Keeping Pace in mHealth

Author: Michael Dalgleish

Pharmaceutical companies are increasingly engaging in or competing with the mHealth sector (mobile health), but an interesting dichotomy is developing.

Pharmaceutical firms, by their nature, are meticulous and consequently classically slow to make decisions, develop new products and adopt novel approaches. On the contrary, digital technology businesses are more often fast, dynamic and agile both in their development process, responding to market needs and new technical capabilities.

When pharmaceutical companies only had to worry about competing with other businesses on a similar scale, and with similar process restrictions, there was a level playing field. Increasingly however, threats come not from innovative drug candidates, or better marketing, but from disruptive technologies.

With the typical development time for a new drug being 12 years and costing over £1 billion — it is easy to see why pharmaceutical companies take their time to make slow, carefully considered decisions and conduct extensive market research before engaging on new projects.

However, contrast that with typical Silicon Valley start-ups, who might launch a Minimum Viable Product (MVP) inside 12 months having invested under a million dollars and see their company grow into a multibillion-dollar business in the same timescale it takes to develop and launch a drug candidate.

Pharmaceutical companies might, therefore, turn their attention towards mHealth thinking that there is a route to accelerated growth. Indeed, on paper, they would seem to be at a huge advantage over the typical tech start-up. However, to realise that potential they’ll need to think much more like a start-up.

The start-up world often talks about an MVP — the minimum set of features necessary to engage users and start understanding which other features will be helpful. It’s an approach largely alien to the drug development world. It’s also an approach, which if applied incorrectly, has the potential for harm — if not to patients then to corporate reputations.

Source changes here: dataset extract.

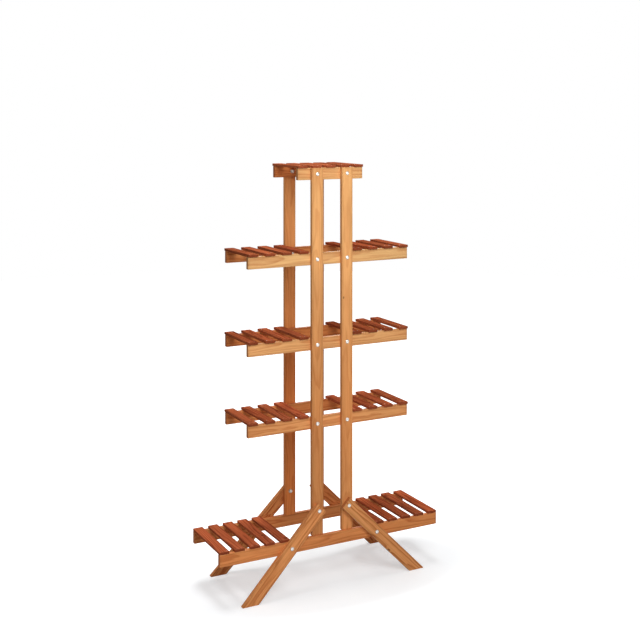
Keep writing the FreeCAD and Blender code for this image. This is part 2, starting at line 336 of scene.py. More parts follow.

Johnathan Friedman, a partner at LionBird Ventures, coins the term2Minimum Viable Claims (MVC) to better describe what a digital health product should be aiming to do in the early stages.

With a carefully designed development programme, led by people who not only really understand the regulatory landscape but also the commercial realities it’s quite possible to incrementally improve the MVC product learning from user feedback to deliver features which help attract and retain users, or even that deliver whole new product claims.

Once a company gets into the habit of thinking in highly regimented ways it can be particularly difficult to break down the cultural barriers that make high impact, accelerated growth possible.

When the event horizon for pharmaceutical companies is measured in years, and the start-up is working in months or even weeks, it quickly becomes clear why pharma may be at a massive disadvantage unless it can learn to control its corporate structures.

One approach that can prove successful is to put the innovation in a separate entity with much greater agility and flexibility, but it must have a shared understanding, vision and control or disaster looms.

Alternatively, simple acquisition of start-ups beginning to look promising in a particular space is another approach — however once integrated into the new parent there is a risk that their previous agility is strangled out of them.

An effective strategy might be for the leaders of pharmaceutical companies to take the time to understand how the emerging digital health world differs from their own and understand how to bring in some of the key benefits — including radically changing the thinking on product launch timelines.

Even planning mHealth products within a two to three-year timeframe means companies will be building platforms on outdated technology and probably numerous product versions behind their agile, lean, start-up competition.